E così che il ragionamento della Mastrocola - passando da Pessoa , Kavafis, Thoreau, Seneca - si trasforma in un elogio della vita "slow", in un inno "alla solitudine buona, positiva" che si oppone inesorabilmente al "vortice" continuo di relazioni in cui siamo perennemente immersi. In tutto questo l'autrice non può che vedere un mondo in declino e rimpiangere il tempo "in cui i maestri ne sapevano molto più di noi". Un declino e un pessimismo che, ricorda, forse è tipico di tutte le epoche, se anche il grande Eugenio Montale, fresco di Nobel nel 1975, sottolineava che "Non c'è scampo... La crisi è dappertutto". C'è solo una soluzione per provare a cambiare le cose e non farsi risucchiare dal flusso della modernità: studiare. E' l'unico atto di ribellione possibile, l'unico modo "per allungare il viaggio" e "rallentare le lancette", l'unico gesto che ci mette in relazione con il pensare.
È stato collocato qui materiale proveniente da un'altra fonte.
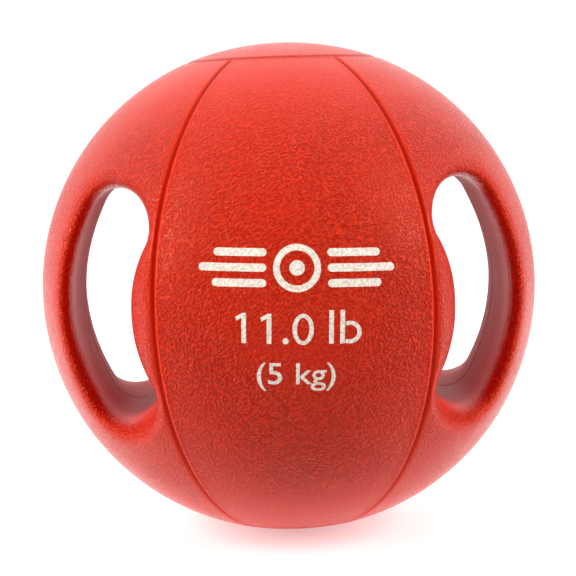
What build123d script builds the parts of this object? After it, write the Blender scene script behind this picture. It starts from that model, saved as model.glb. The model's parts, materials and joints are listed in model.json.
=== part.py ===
"""Dual-handle rubber medicine ball, 5 kg.

A hollow rubber ball with a hand opening right through it at each side. What is left of the
ball outside each opening is the handle. From the outside in, the wall is a grained cover laid
in panels, a heavy rubber carcass, a reinforcing ply and an air bladder with a needle valve.

Frame: origin at the ball's centre, +Z up, the handles on +X and -X, the printed front at -Y.
The moulding's parting plane is y = 0. All lengths are in millimetres and angles in degrees.
"""

from build123d import *
from math import sqrt
import os

os.makedirs("parts", exist_ok=True)

# ---- Driving dimensions: the ball ----
BALL_RADIUS = 135.0  # at the equator, over the handles
MERIDIAN_RADIUS = 133.5  # the side outline, drawn a little tighter than the equator
POLE_HEIGHT = 133.2  # the caps are slightly flattened
CAP_RADIUS = 52.0  # circular seam round each polar cap
SEAM_ANGLE = 30.0  # seams each side of the middle of the front and rear panels

# ---- Driving dimensions: the hand openings ----
OPENING_CENTRE = 11.0  # centre of the opening's two long arcs, out from the ball's centre
INNER_WALL_RADIUS = 68.5  # arc of the wall beside the ball's waist
OUTER_WALL_RADIUS = 105.0  # arc of the handle's inner side
LOBE_ANGLE = 29.0  # where the rounded ends start, above and below the middle
RIM_RADIUS = 6.8  # rounding where an opening's wall meets the outside

# ---- Driving dimensions: the wall ----
COVER_THICKNESS = 4.5
CARCASS_THICKNESS = 12.3
PLY_THICKNESS = 1.0
BLADDER_THICKNESS = 2.0
GROOVE_RADIUS = 1.2  # half-round groove along every outside seam

# ---- Driving dimensions: the needle valve, in the middle of the rear panel ----
STEM_RADIUS = 6.0
STEM_RECESS = 0.6  # the stem's end lies this far below the cover
FLANGE_RADIUS = 14.0
FLANGE_THICKNESS = 2.0
PLUG_RADIUS = 3.2
PLUG_HEAD_RADIUS = 4.2
PLUG_HEAD_THICKNESS = 1.5
PLUG_END_WALL = 3.0  # slit rubber beyond the needle, which closes when the needle is out
NEEDLE_HOLE_RADIUS = 1.0
NEEDLE_HOLE_DEPTH = 17.0
AIR_PASSAGE_RADIUS = 1.5

# ---- Derived dimensions ----
PLY_INSET = COVER_THICKNESS + CARCASS_THICKNESS
BLADDER_INSET = PLY_INSET + PLY_THICKNESS
CAVITY_INSET = BLADDER_INSET + BLADDER_THICKNESS
FLANGE_INSET = CAVITY_INSET + FLANGE_THICKNESS
MERIDIAN_OFFSET = BALL_RADIUS - MERIDIAN_RADIUS
CAP_EDGE_HEIGHT = sqrt(MERIDIAN_RADIUS**2 - (CAP_RADIUS - MERIDIAN_OFFSET) ** 2)
CAP_RISE = POLE_HEIGHT - CAP_EDGE_HEIGHT
CAP_SPHERE_RADIUS = (CAP_RADIUS**2 + CAP_RISE**2) / (2 * CAP_RISE)
SLOT_RADIUS = (INNER_WALL_RADIUS + OUTER_WALL_RADIUS) / 2
SLOT_WIDTH = OUTER_WALL_RADIUS - INNER_WALL_RADIUS
PLUG_LENGTH = NEEDLE_HOLE_DEPTH + PLUG_END_WALL
REACH = 2 * BALL_RADIUS  # longer than the ball, for cutting tools

SIDES = {"right": 1, "left": -1}  # which way along X each handle lies
HALVES = {"front": -1, "rear": 1}  # which way along Y each half of the moulding lies
CAPS = {"top": 1, "bottom": -1}  # which way along Z each cap lies
SIDE_SPAN = 90 - SEAM_ANGLE
COVER_PANELS = {  # where each panel starts round Z, from +X, and how far it runs
    "right_rear_side_panel": (0, SIDE_SPAN),
    "rear_panel": (SIDE_SPAN, 2 * SEAM_ANGLE),
    "left_rear_side_panel": (180 - SIDE_SPAN, SIDE_SPAN),
    "left_front_side_panel": (180, SIDE_SPAN),
    "front_panel": (180 + SIDE_SPAN, 2 * SEAM_ANGLE),
    "right_front_side_panel": (360 - SIDE_SPAN, SIDE_SPAN),
}
SEAMS = (SIDE_SPAN, 180 - SIDE_SPAN, 180 + SIDE_SPAN, 360 - SIDE_SPAN)


# ---- Shapes that several pieces share ----
def opening_plane(side):
    """Upright plane of one hand opening, with its origin at the centre of the opening's arcs."""
    return Plane(origin=(side * OPENING_CENTRE, 0, 0), x_dir=(side, 0, 0), z_dir=(0, -1, 0))


def outline_solid(inset):
    """The ball before its openings are cut, with its surface moved in by inset."""
    with BuildPart() as solid:
        with BuildSketch(Plane.XZ):
            with Locations((MERIDIAN_OFFSET, 0)):
                Circle(MERIDIAN_RADIUS - inset)
            for pole in CAPS.values():
                with Locations((0, pole * (POLE_HEIGHT - CAP_SPHERE_RADIUS))):
                    Circle(CAP_SPHERE_RADIUS - inset, mode=Mode.INTERSECT)
            with Locations((REACH / 2, 0)):
                Rectangle(REACH, REACH, mode=Mode.INTERSECT)
        revolve(axis=Axis.Z)
    return solid.part


def body_solid(inset):
    """The ball with its hand openings, filled up to a depth of inset below the surface."""
    middle = CenterArc((0, 0), SLOT_RADIUS, -LOBE_ANGLE, 2 * LOBE_ANGLE)
    rim_radius = RIM_RADIUS - inset
    with BuildPart() as solid:
        add(outline_solid(inset))
        for side in SIDES.values():
            with BuildSketch(opening_plane(side)):
                SlotArc(middle, SLOT_WIDTH + 2 * inset)
            extrude(amount=REACH, both=True, mode=Mode.SUBTRACT)
        if rim_radius > 0:
            walls = solid.faces().filter_by(GeomType.CYLINDER)
            fillet(walls.edges().filter_by(GeomType.LINE, reverse=True), rim_radius)
    return solid.part


def layer(outer_inset, inner_inset):
    """The part of the wall between two depths below the surface."""
    with BuildPart() as wall:
        add(body_solid(outer_inset))
        add(body_solid(inner_inset), mode=Mode.SUBTRACT)
    return wall.part


def wedge(plane, start, size, inner_radius):
    """A wedge of space through the whole ball, drawn on a plane, with its tip cut off."""
    with BuildPart() as space:
        with BuildSketch(plane):
            with BuildLine():
                rim = CenterArc((0, 0), REACH, start, size)
                tip = CenterArc((0, 0), inner_radius, start, size)
                Line(rim @ 0, tip @ 0)
                Line(rim @ 1, tip @ 1)
            make_face()
        extrude(amount=REACH, both=True)
    return space.part


def seam_grooves():
    """Tool for the half-round grooves that run from cap to cap."""
    with BuildPart() as grooves:
        for longitude in SEAMS:
            outward = Vector(1, 0, 0).rotate(Axis.Z, longitude)
            sideways = outward.cross(Vector(0, 0, 1))
            with Locations(Plane(origin=outward * MERIDIAN_OFFSET, x_dir=outward, z_dir=sideways)):
                Torus(MERIDIAN_RADIUS, GROOVE_RADIUS, major_angle=180, rotation=(0, 0, -90), align=None)
    return grooves.part


def cap_grooves():
    """Tool for the circular grooves round both caps."""
    with BuildPart() as grooves:
        for pole in CAPS.values():
            with Locations((0, 0, pole * CAP_EDGE_HEIGHT)):
                Torus(CAP_RADIUS, GROOVE_RADIUS)
    return grooves.part


def handle_spaces():
    """The space that both handles take up, outside the middle line of their openings."""
    with BuildPart() as spaces:
        for side in SIDES.values():
            add(wedge(opening_plane(side), -LOBE_ANGLE, 2 * LOBE_ANGLE, SLOT_RADIUS))
    return spaces.part


def valve_cylinder(radius, outer_end, inner_end):
    """A cylinder along the valve's line, between two distances from the ball's centre."""
    with BuildPart() as cylinder:
        with BuildSketch(Plane.XZ.offset(-outer_end)):
            Circle(radius)
        extrude(amount=outer_end - inner_end)
    return cylinder.part


def save(piece, name):
    """Label a finished piece and write its file."""
    piece.label = name
    export_step(piece, f"parts/{name}.step")


stem_hole = valve_cylinder(STEM_RADIUS, REACH, 0)

# ---- Cover: the panels between the caps ----
with BuildPart() as cover:
    add(layer(0, COVER_THICKNESS))
    add(cap_grooves(), mode=Mode.SUBTRACT)

with BuildPart() as panel_stock:
    add(cover.part)
    add(seam_grooves(), mode=Mode.SUBTRACT)
    add(stem_hole, mode=Mode.SUBTRACT)

for name, (start, size) in COVER_PANELS.items():
    with BuildPart() as panel:
        add(panel_stock.part)
        add(wedge(Plane.XY, start, size, CAP_RADIUS), mode=Mode.INTERSECT)
    save(panel.part, name)

# ---- Cover: the polar caps ----
for name, pole in CAPS.items():
    with BuildPart() as cap:
        add(cover.part)
        with BuildSketch():
            Circle(CAP_RADIUS)
        extrude(amount=pole * REACH, mode=Mode.INTERSECT)
    save(cap.part, f"{name}_cap")

# ---- Carcass: heavy rubber, with a core in each handle ----
with BuildPart() as carcass:
    add(layer(COVER_THICKNESS, PLY_INSET))
    add(stem_hole, mode=Mode.SUBTRACT)

for name, side in SIDES.items():
    with BuildPart() as handle_core:
        add(carcass.part)
        add(wedge(opening_plane(side), -LOBE_ANGLE, 2 * LOBE_ANGLE, SLOT_RADIUS), mode=Mode.INTERSECT)
    save(handle_core.part, f"{name}_handle_core")

for name, half in HALVES.items():
    with BuildPart() as carcass_half:
        add(carcass.part)
        add(handle_spaces(), mode=Mode.SUBTRACT)
        with BuildSketch(Plane.XZ):
            Rectangle(REACH, REACH)
        extrude(amount=-half * REACH, mode=Mode.INTERSECT)
    save(carcass_half.part, f"{name}_carcass")

# ---- Reinforcing ply and air bladder ----
with BuildPart() as reinforcing_ply:
    add(layer(PLY_INSET, BLADDER_INSET))
    add(stem_hole, mode=Mode.SUBTRACT)
save(reinforcing_ply.part, "reinforcing_ply")

with BuildPart() as bladder:
    add(layer(BLADDER_INSET, CAVITY_INSET))
    add(stem_hole, mode=Mode.SUBTRACT)
save(bladder.part, "bladder")

# ---- Needle valve: a flanged rubber housing bonded inside the bladder, and its plug ----
stem_end = BALL_RADIUS - STEM_RECESS
plug_end = stem_end - PLUG_LENGTH

with BuildPart() as valve_housing:
    add(layer(CAVITY_INSET, FLANGE_INSET))
    add(valve_cylinder(FLANGE_RADIUS, REACH, 0), mode=Mode.INTERSECT)
    add(valve_cylinder(STEM_RADIUS, stem_end, BALL_RADIUS - FLANGE_INSET))
    add(valve_cylinder(PLUG_HEAD_RADIUS, REACH, stem_end - PLUG_HEAD_THICKNESS), mode=Mode.SUBTRACT)
    add(valve_cylinder(PLUG_RADIUS, REACH, plug_end), mode=Mode.SUBTRACT)
    add(valve_cylinder(AIR_PASSAGE_RADIUS, REACH, 0), mode=Mode.SUBTRACT)
save(valve_housing.part, "valve_housing")

with BuildPart() as valve_plug:
    add(valve_cylinder(PLUG_RADIUS, stem_end, plug_end))
    add(valve_cylinder(PLUG_HEAD_RADIUS, stem_end, stem_end - PLUG_HEAD_THICKNESS))
    add(valve_cylinder(NEEDLE_HOLE_RADIUS, REACH, stem_end - NEEDLE_HOLE_DEPTH), mode=Mode.SUBTRACT)
save(valve_plug.part, "valve_plug")
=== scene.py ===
"""Looks of the dual-handle medicine ball: its red cover, its print, and the finishes inside."""

import json
import math

import bmesh
import bpy
import numpy as np
from mathutils import Euler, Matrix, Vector
from mathutils.geometry import delaunay_2d_cdt

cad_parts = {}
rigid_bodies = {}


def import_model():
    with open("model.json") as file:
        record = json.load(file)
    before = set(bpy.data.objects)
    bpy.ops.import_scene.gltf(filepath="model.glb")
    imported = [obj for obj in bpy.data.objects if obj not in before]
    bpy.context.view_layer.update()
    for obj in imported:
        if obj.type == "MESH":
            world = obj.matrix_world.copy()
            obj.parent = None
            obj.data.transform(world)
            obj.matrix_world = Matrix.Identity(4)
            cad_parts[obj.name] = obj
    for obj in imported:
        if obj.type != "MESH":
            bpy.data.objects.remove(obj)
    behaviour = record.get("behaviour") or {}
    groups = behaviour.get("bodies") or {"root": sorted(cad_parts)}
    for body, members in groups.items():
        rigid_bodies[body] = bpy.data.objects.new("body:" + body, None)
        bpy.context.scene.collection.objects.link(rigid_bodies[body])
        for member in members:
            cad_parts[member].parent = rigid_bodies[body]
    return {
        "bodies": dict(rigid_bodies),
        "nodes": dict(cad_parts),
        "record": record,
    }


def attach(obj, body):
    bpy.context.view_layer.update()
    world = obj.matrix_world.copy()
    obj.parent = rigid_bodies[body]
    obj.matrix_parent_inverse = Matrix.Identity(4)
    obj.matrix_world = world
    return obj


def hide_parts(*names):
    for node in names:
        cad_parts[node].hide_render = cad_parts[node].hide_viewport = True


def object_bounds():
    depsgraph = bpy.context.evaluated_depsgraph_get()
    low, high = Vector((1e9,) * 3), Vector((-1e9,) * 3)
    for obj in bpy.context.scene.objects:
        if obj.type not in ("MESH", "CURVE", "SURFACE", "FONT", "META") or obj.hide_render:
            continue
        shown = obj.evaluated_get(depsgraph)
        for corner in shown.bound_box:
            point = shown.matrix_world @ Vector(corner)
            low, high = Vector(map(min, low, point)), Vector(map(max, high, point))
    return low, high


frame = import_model()
cad_low, cad_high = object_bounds()
body = sorted(frame["bodies"])[0]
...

Studiare, però, in un modo nuovo e allo stesso tempo antico, riprendendosi quelle libertà di cui oggi siamo privati: quella di leggere libri interi, di soffermarsi su un libro tutto il tempo che si vuole, la libertà di stare fermi su un solo argomento, di non produrre nulla e di passare da un testo all'altro seguendo il filo del proprio ragionamento. In pratica un elogio dell'otium inteso, alla maniera degli antichi, come tempo creativo. Concetto simile a quello espresso nel 1935 dal filosofo Bertrand Russell che, come l'economista Keynes, arrivava all'utopia di una società in cui si possa scegliere di ridurre le ore di lavoro "per sfruttare con intelligenza il proprio tempo". Così il ragionamento sulla scomparsa dello studio si trasforma in un manifesto per una nuova società, o meglio per un diverso modo di vivere alternativo alla frenesia della modernità. Proprio alle persone che scelgono di vivere lo studio in modo così pieno, appassionato, vero e totalizzante è dedicato questo libro: "Chi studia è sempre un ribelle - scrive Mastrocola nella dedica iniziale - . Uno che si mette da un'altra parte rispetto al mondo e, a suo modo, ne contrasta la corsa. Chi studia si ferma e sta: così, si rende eversivo e contrario".